Not good, guys! Not good to go through this knowing the floors were installed properly and were still failing. This harms my integrity, and that offends me.
A rolling office chair destroyed this floating LVP I had installed.
One project failed because an office chair was rolling back and forth at the desk (see above). This curled the planks until the tongues and grooves split off and left large gaps because of the missing material. At first I had no clue why exactly this was happening—the maintenance guidelines from the manufacturers did not mention rolling chairs being an issue.
That’s when it hit me. I recalled an episode of “West Coast Choppers” wherein Jesse James put a curve into a flat sheet of metal that was to become a front fender. He was using a device called an English Wheel; it’s a simple unpowered device with two metal wheels that can be adjusted. Jesse was pushing a sheet through the wheels and tightening a knob that pushed the wheels closer and closer together as the piece moved through the wheels, and the flat metal began to curve. Recalling the office chair in my client’s home, I realized that was exactly what was happening. When the planks curled enough, the tongues and grooves failed, broke off in pieces and came apart, leaving a gap.
Also, it’s more than just rolling loads over the floor—it’s just plain traffic that will cause the floor to fail. One was around the busy home kitchen island, and three more were in heavy home traffic pattern areas like hallways or doorways.

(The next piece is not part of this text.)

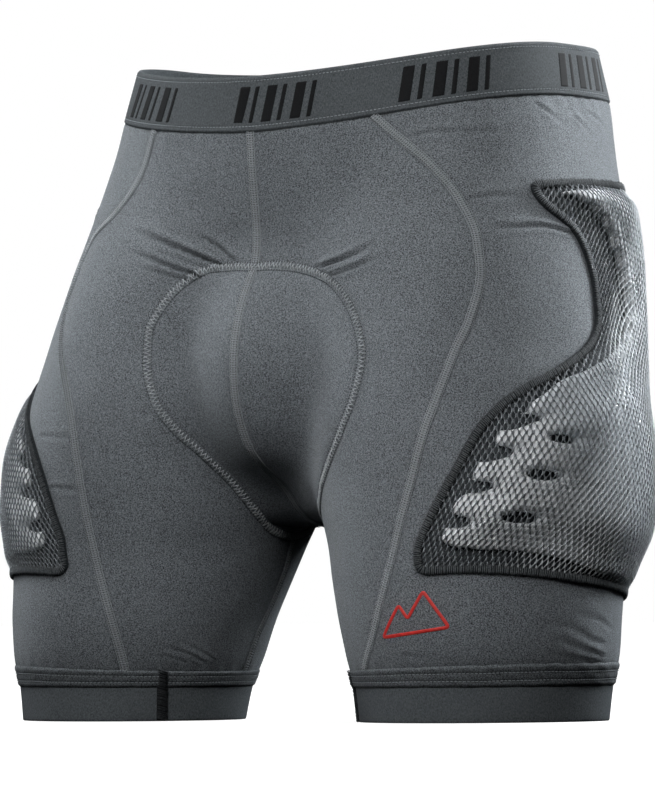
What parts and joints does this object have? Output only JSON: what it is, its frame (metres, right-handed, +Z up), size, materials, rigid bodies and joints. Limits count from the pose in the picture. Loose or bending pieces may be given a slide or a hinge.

Because of that being a normal occurrence in the home, I made the decision to cancel the LVP segment of my business. It just was not worth it anymore. We can install a perfect LVP floor, and it will still fail under normal use—not cool.
The profitability is gone if you consider the stress, liability and time spent talking to prior clients while trying to retain your integrity. This could go sideways in an infinite number of ways, with the very real possibility of being forced to fund a complete replacement on my dime no matter how much “proof” and documentation I could give to an attorney or Contractor’s License Enforcement Agent. No CYA process could protect me from just the right (wrong!) client and enforcement agent.
I spotted this failing LVP at the bussing station in a restaurant in Charlotte, N.C., last April.
In my own home, I have one spot that is starting to cup right in the middle of the floor. I’m sitting here in my office (a different room) with my office chair rolling over an ⅛-inch Masonite panel that doesn’t look pretty just to avoid what I know will happen.
As I’m writing this, I am reading about the struggles of the Los Angeles fires in the Palisades area earlier this year and how the cleanup crews’ health is being threatened by the LVP floors there that are melted, causing real health concerns during the cleanup. My question is this: “Why put an LVP floor in a home that costs millions of dollars?” … but that’s another article. LVP flooring doesn’t decompose into the earth like wood does; it hangs around for hundreds of years instead. I know for a fact that all of the LVP floors I have removed and taken to the city dump are just thrown into the hole and buried, kinda like nuclear waste or something; I’ve watched it happen.
I’m going back to my roots: a wood flooring guy. I also try to talk every laminate client that calls into a wood floor, and hopefully I’ll never have to take on one of those jobs because business is slow.
We take our craft seriously, invest in expensive tools and expensive classes, stay involved in our industry and are proud of our work. After all that, if the product doesn’t stand up like it should and will not simply last as long as the warranty states, that’s a product I won’t use.
Some of us are installers and will not get these calls like the owners will, so take my argument wisely and don’t put these floors in your home or your relatives’ homes, because then you’ll be on the hook like I am. Just imagine the holiday family dinner when Auntie or Uncle ambush you in front of everyone to fix the floors you installed—for free. Take my advice: Don’t do it.
One more thing: You can’t tell anyone about this, because I’ll probably get more fix-it calls, and I don’t want them, even for a fee. I’d much rather fade back into the bushes like Homer Simpson so that I won’t come to mind for my prior clients if that LVP floor I installed for them eventually fails!